Poisson’s impedance is a derived seismic attribute obtained from the combination of the values of P-impedance (AI) and S-impedance (SI). The Poisson’s impedance attribute result slice section is shown in Fig. 18. The PI attribute slice like other attributes (P-impedance, S-impedance, V_P− V_S ratio and density) generated for the Bonna field demarcates a probable reservoir zone around the well locations of Bonna-7, Bonna-8 and Bonna-6. A comparison of the PI result slice with other attributes (P-impedance, S-impedance, V_P− V_S ratio and density) sections derived from the pre-stack inversion reveals better delineation of the probable hydrocarbon saturated zone. As stated by Lantu et al. (2017), PI attribute is an important indicator for the identification of the existence of good hydrocarbon prospect. Much fluid saturation is observed around Bonna-6 well from the PI slice section when compared with the V_P− V_S ratio section (Fig. 16) indicating the sensitivity of the PI attribute over the V_P− V_S ratio in detecting the presence of fluid.

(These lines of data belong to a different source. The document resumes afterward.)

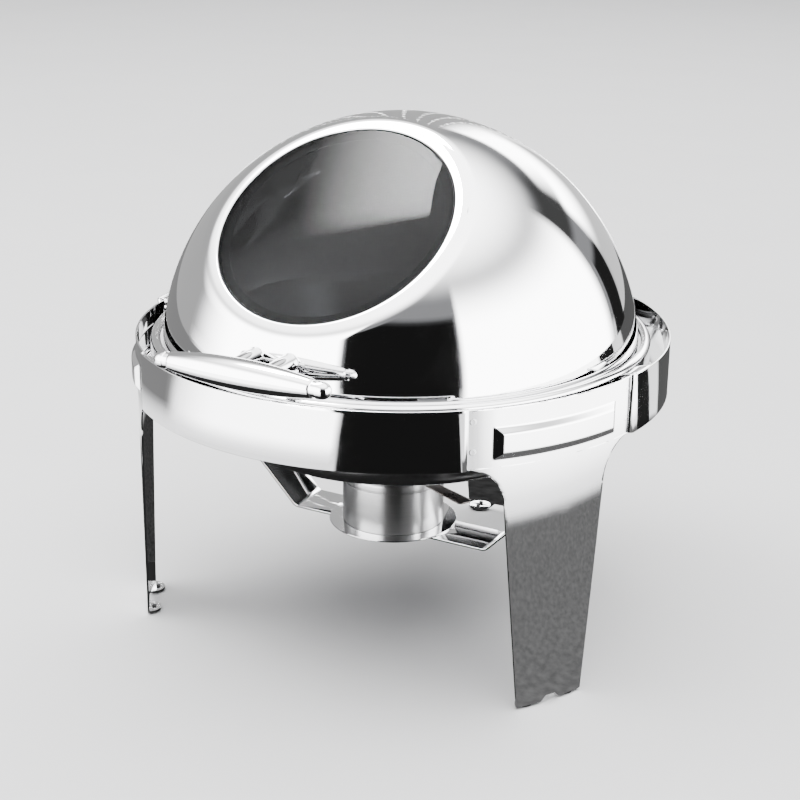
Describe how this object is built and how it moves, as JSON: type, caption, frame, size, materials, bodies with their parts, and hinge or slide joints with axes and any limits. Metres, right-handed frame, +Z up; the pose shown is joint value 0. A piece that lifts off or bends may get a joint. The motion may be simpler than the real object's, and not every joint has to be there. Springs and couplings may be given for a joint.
{
  "type": "roll top chafer",
  "caption": "Round buffet food warmer on three legs, with a window cover that rolls back under the pans and a fuel burner on a strap.",
  "frame": {"origin": "on the floor, under the vertical axis of the ring and the three legs", "axes": "+Z is up; -Y is the front, where the handle and the window are; X is the cover's pivot axis"},
  "size_m": [0.46, 0.4826, 0.44],
  "materials": {
    "mirror_steel": "mirror-polished stainless steel",
    "pan_steel": "drawn stainless steel, softly bright",
    "satin_steel": "satin brushed stainless steel",
    "dark_steel": "heat-darkened steel",
    "black_rubber": "matt black rubber or silicone",
    "nylon": "natural nylon",
    "smoked_glass": "clear toughened glass with a light grey tint"
  },
  "bodies": {
    "stand": {"band_front": "mirror_steel", "band_right": "mirror_steel", "band_left": "mirror_steel", "leg_front_right": "mirror_steel", "leg_front_left": "mirror_steel", "leg_rear": "mirror_steel", "foot_pads_front_right": "black_rubber", "foot_pads_front_left": "black_rubber", "foot_pads_rear": "black_rubber", "inner_ring": "mirror_steel", "pivot_plate_left": "satin_steel", "pivot_pin_left": "satin_steel", "pivot_nut_left": "satin_steel", "inner_spacer_left": "nylon", "outer_washer_left": "nylon", "pivot_plate_right": "satin_steel", "pivot_pin_right": "satin_steel", "pivot_nut_right": "satin_steel", "inner_spacer_right": "nylon", "outer_washer_right": "nylon", "burner_strap": "mirror_steel", "pan_carrier": "pan_steel", "stop_shelves": "satin_steel", "stop_pads": "black_rubber", "burner_plate": "mirror_steel", "burner_rivets": "satin_steel"},
    "water_pan": {"water_pan": "pan_steel"},
    "food_pan": {"food_pan": "pan_steel"},
    "fuel_cup": {"fuel_cup": "satin_steel", "cup_cap": "satin_steel", "damper_rivet": "satin_steel"},
    "damper": {"damper": "dark_steel"},
    "cover": {"cover_shell": "mirror_steel", "cover_bush_left": "nylon", "cover_bush_right": "nylon", "window_seal": "black_rubber", "window_glass": "smoked_glass", "handle": "mirror_steel", "handle_post_left": "mirror_steel", "handle_post_right": "mirror_steel", "handle_screws": "satin_steel"}
  },
  "joints": [
    {"name": "cover_roll", "type": "hinge", "parent": "stand", "child": "cover", "pos_m": [0, 0, 0.236], "axis": [-1, 0, 0], "range_deg": [0, 155]},
    {"name": "water_pan_lift", "type": "slide", "parent": "stand", "child": "water_pan", "axis": [0, 0, 1], "range_m": [0, 0.015]},
    {"name": "food_pan_lift", "type": "slide", "parent": "water_pan", "child": "food_pan", "axis": [0, 0, 1], "range_m": [0, 0.03]},
    {"name": "fuel_cup_lift", "type": "slide", "parent": "stand", "child": "fuel_cup", "axis": [0, 0, 1], "range_m": [0, 0.02]},
    {"name": "damper_swing", "type": "hinge", "parent": "fuel_cup", "child": "damper", "pos_m": [-0.03889, 0.01464, 0.126], "axis": [0, 0, 1], "range_deg": [0, 60]}
  ]
}
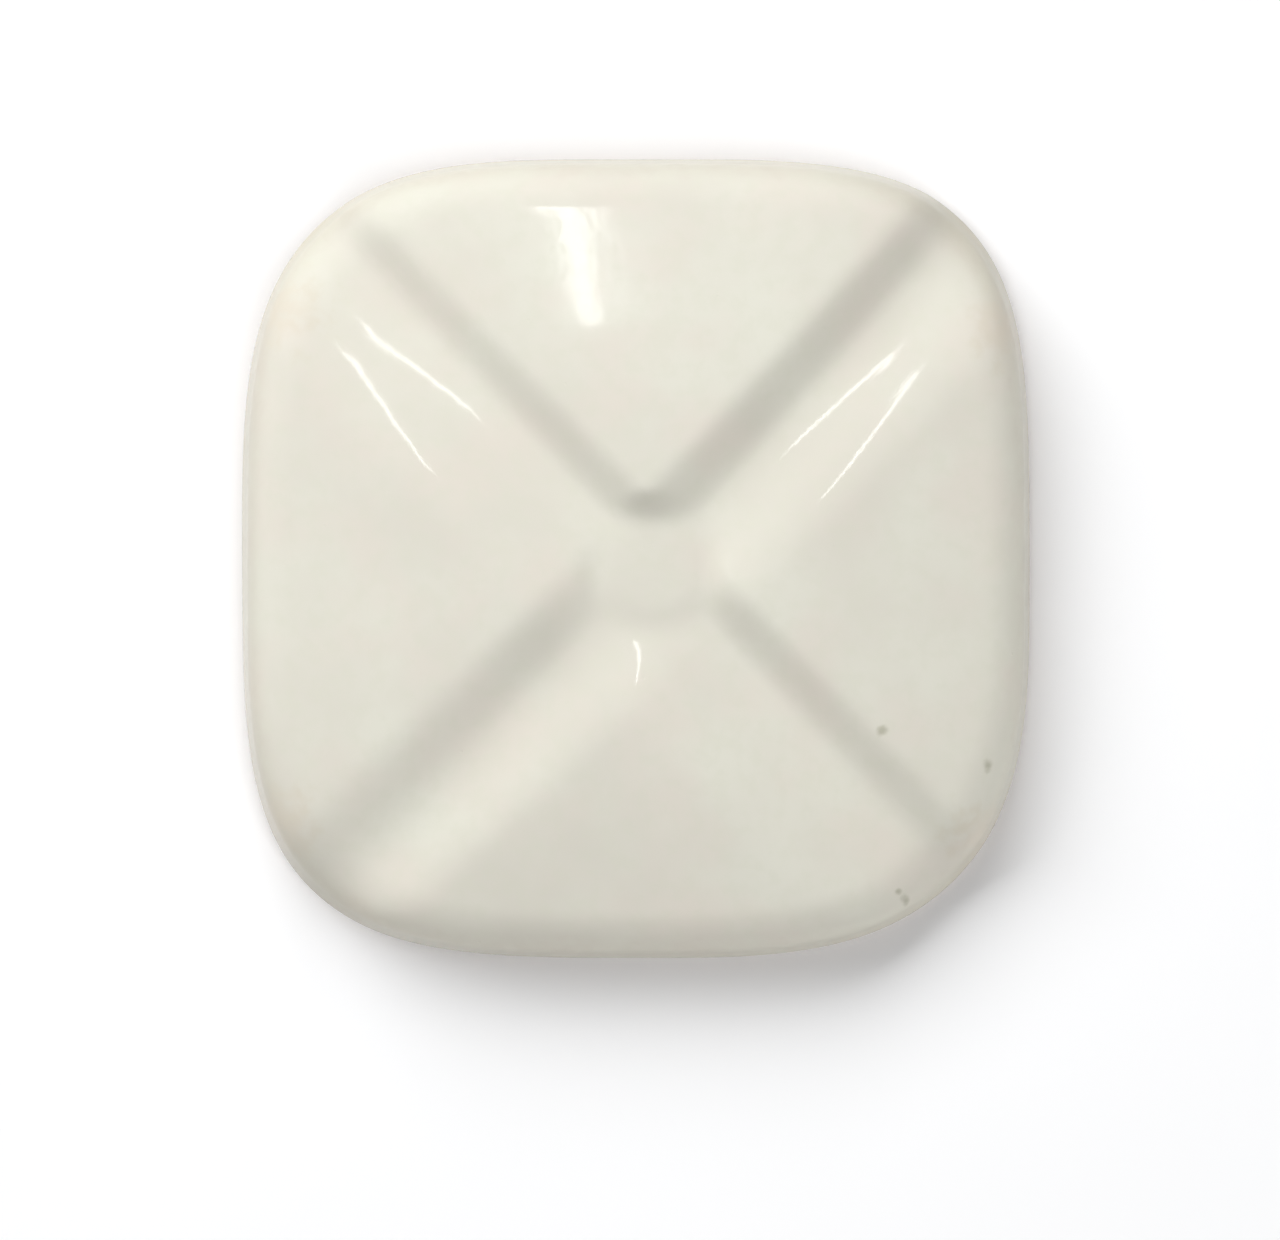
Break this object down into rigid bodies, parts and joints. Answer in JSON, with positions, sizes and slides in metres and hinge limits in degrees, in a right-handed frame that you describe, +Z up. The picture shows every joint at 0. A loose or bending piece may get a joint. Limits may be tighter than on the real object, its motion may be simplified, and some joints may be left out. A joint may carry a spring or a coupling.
{
  "type": "raised pavement marker",
  "caption": "Non-reflective road marker: a white glazed ceramic button with a crowned top, an X of pressed grooves and a gripping underside for adhesive.",
  "frame": {"origin": "under the middle of the outline, on the plane that the flat tips of the underside's grips rest on", "axes": "+Z up out of the road through the crown, X and Y across the two pairs of sides, with the X of grooves running between the corners"},
  "size_m": [0.1, 0.1014, 0.019],
  "materials": {
    "fired_body": "bare, fine-grained, matt buff",
    "white_glaze": "glossy opaque cream white"
  },
  "bodies": {
    "root": {"ceramic_body": "fired_body", "glaze_coat": "white_glaze"}
  },
  "joints": []
}
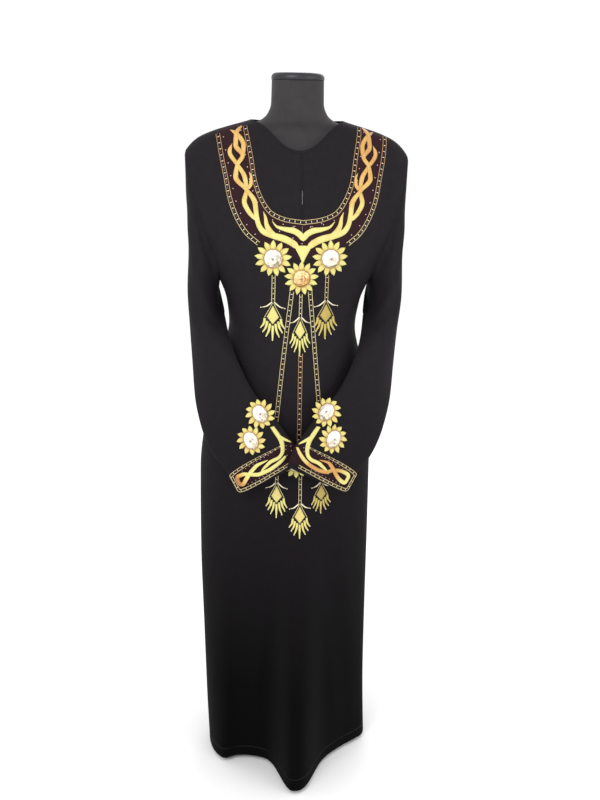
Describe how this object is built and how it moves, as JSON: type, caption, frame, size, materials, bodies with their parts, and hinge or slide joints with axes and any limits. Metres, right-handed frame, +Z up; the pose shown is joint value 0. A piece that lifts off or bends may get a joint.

Further, inspection of the PI attribute slice reveals that there is a distinctive colour separation from the suspected hydrocarbon zone. These colour separation ranges moves from green to yellow and red to cyan. The green to yellow colour section is the wet zones saturated with hydrocarbon, while the red colour zone is the brine saturated area. Only the PI attribute gives a separation indicating the presence of brine sand (red colour), which is observed to appear immediately after the green to yellow zone. The shale zone in gold to cyan colour appears completely away from the zones inferred to harbour hydrocarbon and brine. This shale zone covers a major part of PI attribute slice with PI values ranging from \(5.2 \times 10^{3}\) to \(5.4 \times 10^{3} \;{\text{ft}}/{\text{s}}*{\text{g}}/{\text{cc}}\). The PI attribute slice cross section clearly deciphers the hydrocarbon filled region in green to yellow colour with lower PI values ranging from \(4.9 \times 10^{3}\) to \(5.1 \times 10^{3} \;{\text{ft}}/{\text{s}}*{\text{g}}/{\text{cc}}\). Also, the red colour zone interpreted to be brine filled sand region exhibits PI values ranging from \(5.2 \times 10^{3}\) to \(5.3 \times 10^{3} \;{\text{ft}}/{\text{s}}*{\text{g}}/{\text{cc}}\). The 3D view of the PI attribute is shown in Fig. 19. The figure depicts the areal spread of the delineated hydrocarbon and brine saturated zone within the shale region and location of the wells in Bonna field.

Fig. 19

3D view of Poisson impedance attribute slice with inserted wells in Bonna field

The root mean square (RMS) amplitude seismic attribute gives a measure of the energy in a loop or time. RMS attribute employed in seismic studies serves as a tool for the identification of prospective zones due to its sensitivity to direct hydrocarbon indication (DHI) and bright spot anomaly (Omoja and Obiekezie 2019). The RMS amplitude attribute slice obtained using a time window of 2234 ms is shown in Fig. 20. This attribute result is characterized with two major colours—red and blue. The red colour zones are the areas with high amplitude which corresponds to sand beds, while the low amplitude areas in blue colour are the shale bed zones. As stated by Hossain 2019, high amplitude troughs are an indicator of sands, while low amplitude represents shale beds. An inspection of the result reveals a high amplitude values of \(5.4 \times 10^{3}\) ms and \(3.7 \times 10^{3}\) ms around the well locations of Bonna-8 and Bonna-7, respectively. Also, an intermediate amplitude values of \(2.3 \times 10^{3}\) ms are observed around the well location of Bonna-6. The potential prospect area mapped using other attributes (P-impedance, S-impedance, density, V_P− V_S ratio and Poisson’s impedance) considered in this study corresponds to the zone with high amplitude in the RMS amplitude map results. This further ascertained that the mapped zone is hydrocarbon saturated region as increase high amplitude is synonymous to the presence of hydrocarbon. The RMS attribute has validated the various results presented in this study and reveals the significance of seismic inversion method of reservoir characterization.

Fig. 20

Root mean square (RMS) amplitude seismic attribute

Conclusion

The study has successfully delineated an area suspected to be hydrocarbon saturated sand reservoir in Bonna field. The delineated hydrocarbon zone appears low across the five (5) seismic attribute slices considered in this study. Although the delineated zone is deciphered to have values in attributes, which corresponds to hydrocarbon saturated reservoir, the PI attribute slice presents a good discrimination of the areal spread of the reservoir. PI attribute distinguishes the formation fluid into hydrocarbon filled sand, brine filled sand and shale zones. The PI attribute gives an improved delineation of the hydrocarbon reservoir over the other conventional seismic attributes (P-impedance, S-Impedance, V_P− V_S ratio and density) as it reveals better discrimination at the edges of the reservoir zone as given in the various results presented in the study area.